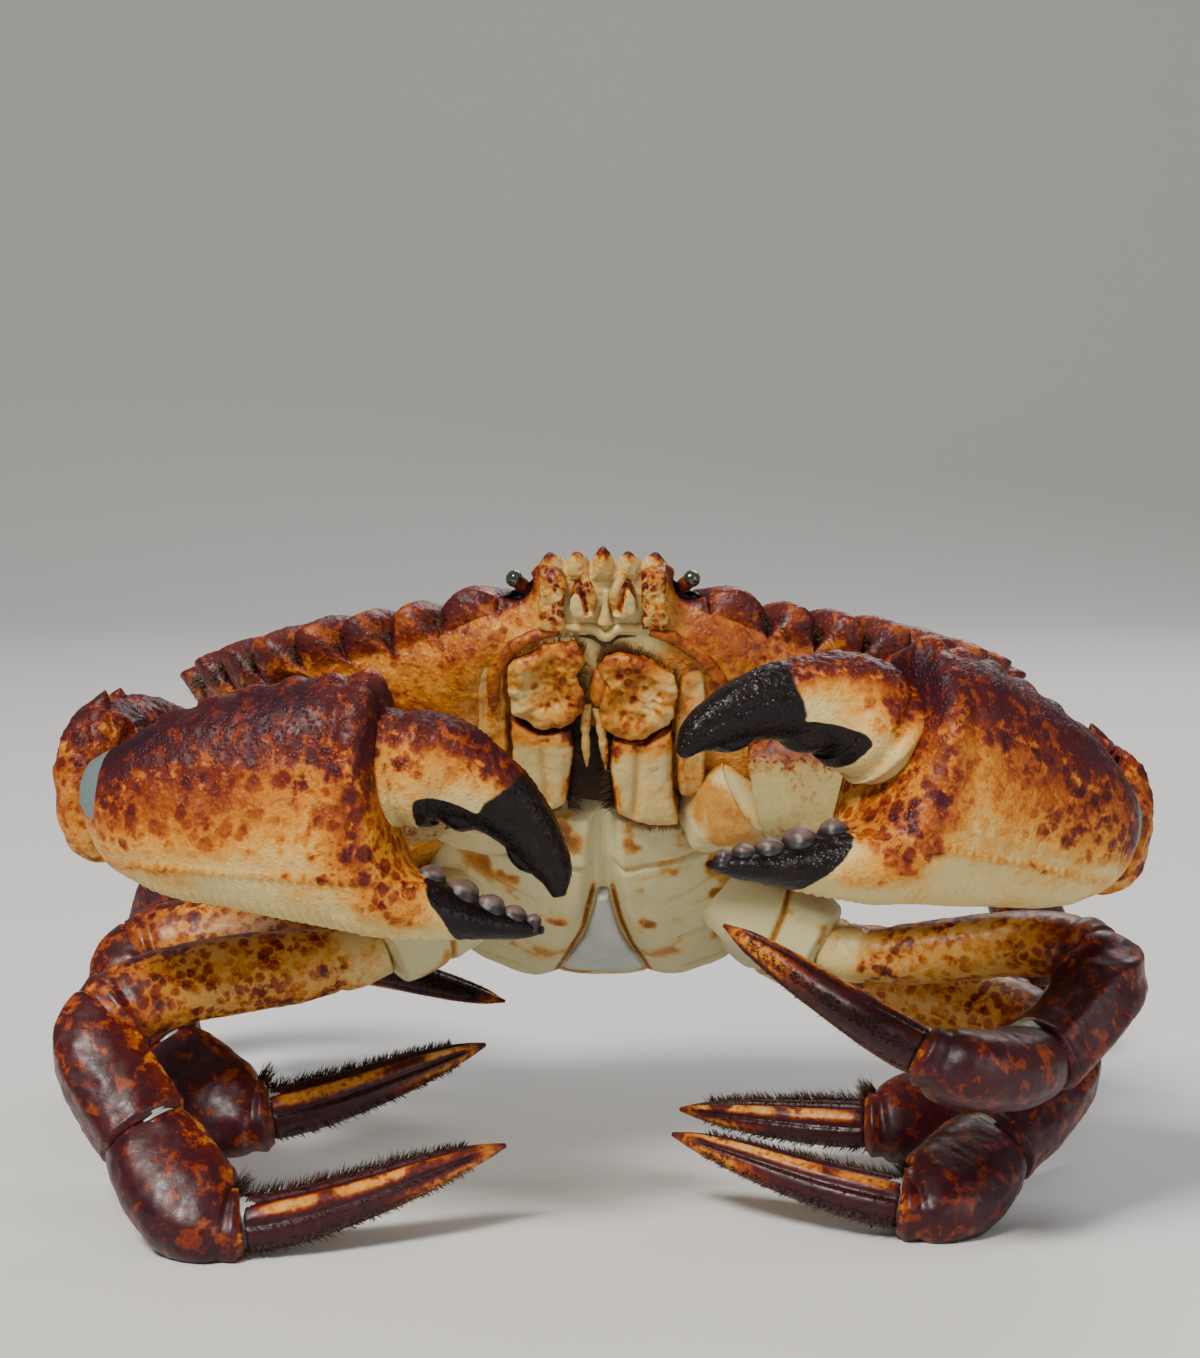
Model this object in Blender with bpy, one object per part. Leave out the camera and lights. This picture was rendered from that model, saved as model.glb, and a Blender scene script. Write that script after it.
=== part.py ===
"""A life-size rock crab, set down on its folded legs with its front reared up.

Lengths are in millimetres and become metres when a mesh is made. Two frames are used.
Body frame: x to the picture's right, f forward, d towards the back of the shell, zero at mid-shell.
World frame: x as above, y away from the viewer, z up from the floor.
Names use the animal's own sides: its left is on the picture's right, towards +X.
"""

import math

import bmesh
import bpy
import numpy as np

MM = 0.001
GAP = 0.3
MERGE_MM = 0.003

SHELL_DOME = 15.5
# How far the dome flattens into a brim towards its edge.
BRIM_FLATNESS = 1.25
SHELL_CENTRE = (0.0, -2.0)
PITCH = math.radians(34.0)
BODY_HEIGHT = 82.0
# The middle of the whole animal, legs included, lies ahead of mid-shell by this much.
STANCE_MIDDLE = 2.6
ORIGIN_SHIFT = np.array([0.0, -STANCE_MIDDLE, BODY_HEIGHT])

# Half outline of the shell from the front centre round to the rear centre.
# Each row: share along the half outline, margin x f d, then x f d of the rim where the underside begins.
SHELL_ROWS = [
    (0.00, 0.0, 41.5, -1.0, 0.0, 34.0, -8.5),
    (0.09, 8.0, 40.8, -1.0, 8.0, 34.0, -8.5),
    (0.14, 12.2, 35.8, -1.5, 12.5, 32.5, -9.5),
    (0.18, 15.5, 35.4, -2.2, 17.0, 31.0, -10.5),
    (0.24, 22.5, 32.4, -3.0, 18.5, 27.0, -13.0),
    (0.30, 30.0, 29.8, -3.8, 20.0, 22.0, -16.0),
    (0.44, 48.0, 23.4, -4.2, 22.0, 12.0, -22.0),
    (0.55, 60.0, 13.6, -2.2, 26.0, 3.0, -25.0),
    (0.66, 67.0, 1.0, 0.0, 32.0, -7.0, -26.0),
    (0.76, 58.0, -17.0, 1.5, 34.0, -18.0, -25.0),
    (0.86, 42.0, -32.0, 0.5, 31.0, -30.0, -21.0),
    (0.93, 27.0, -40.0, -2.0, 24.0, -38.0, -15.0),
    (1.00, 0.0, -42.5, -3.0, 0.0, -41.0, -13.0),
]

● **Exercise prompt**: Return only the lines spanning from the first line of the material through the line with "front reared up.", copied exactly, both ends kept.

● **Task output**:
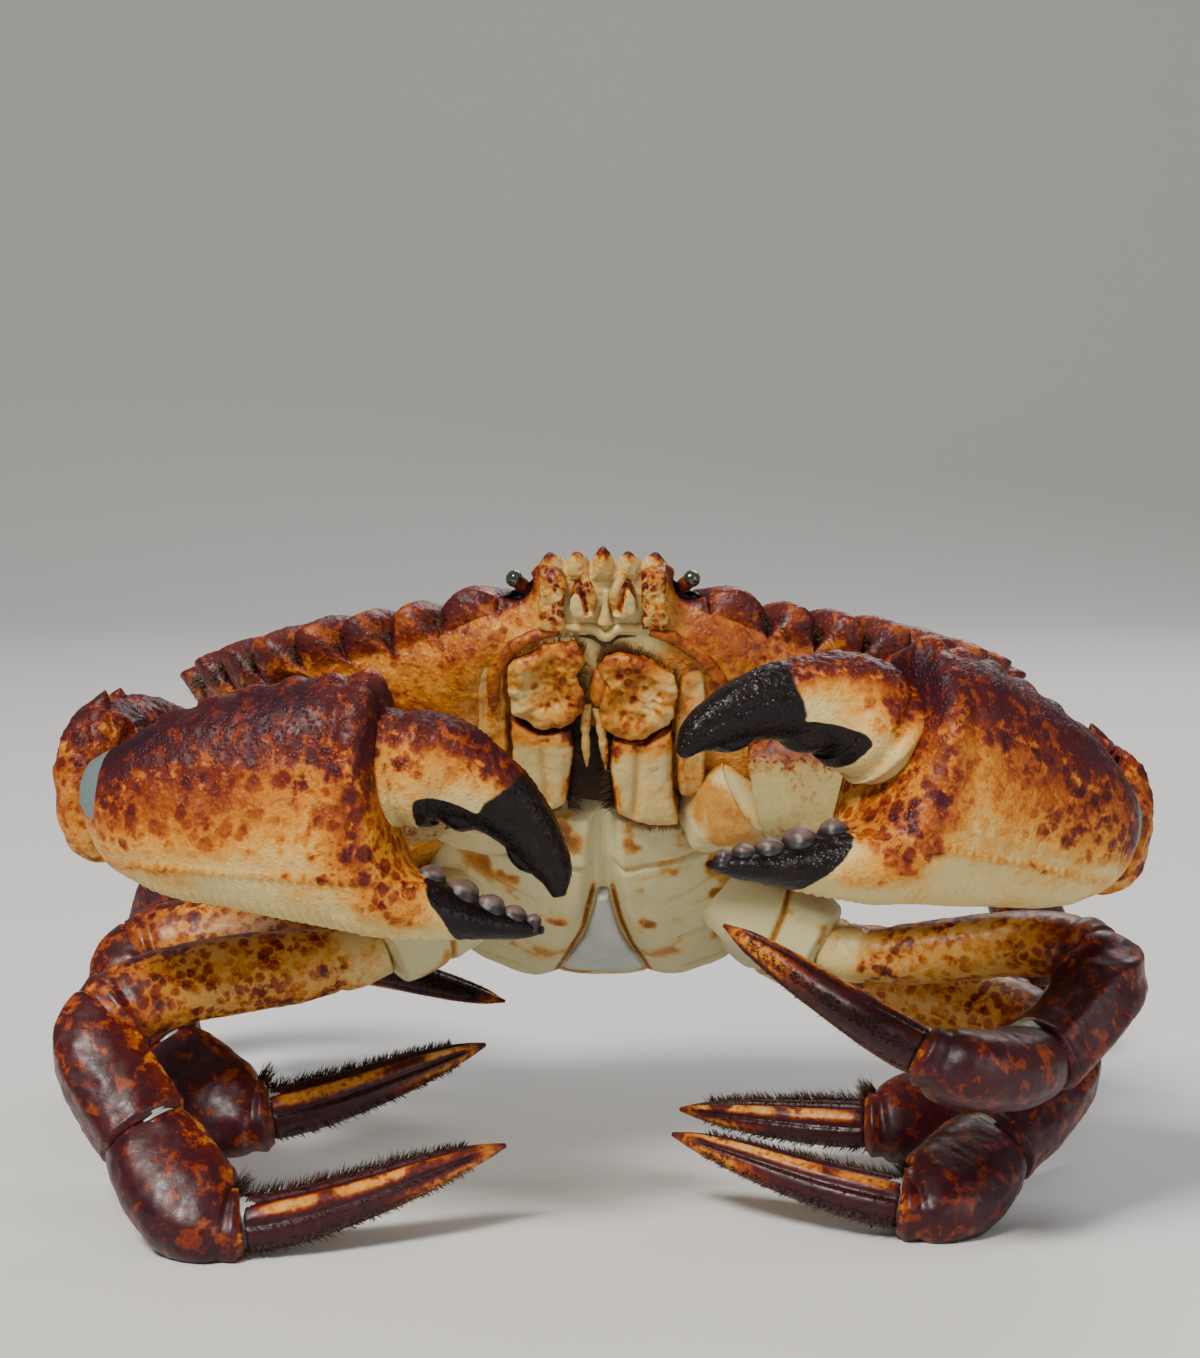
Model this object in Blender with bpy, one object per part. Leave out the camera and lights. This picture was rendered from that model, saved as model.glb, and a Blender scene script. Write that script after it.
=== part.py ===
"""A life-size rock crab, set down on its folded legs with its front reared up.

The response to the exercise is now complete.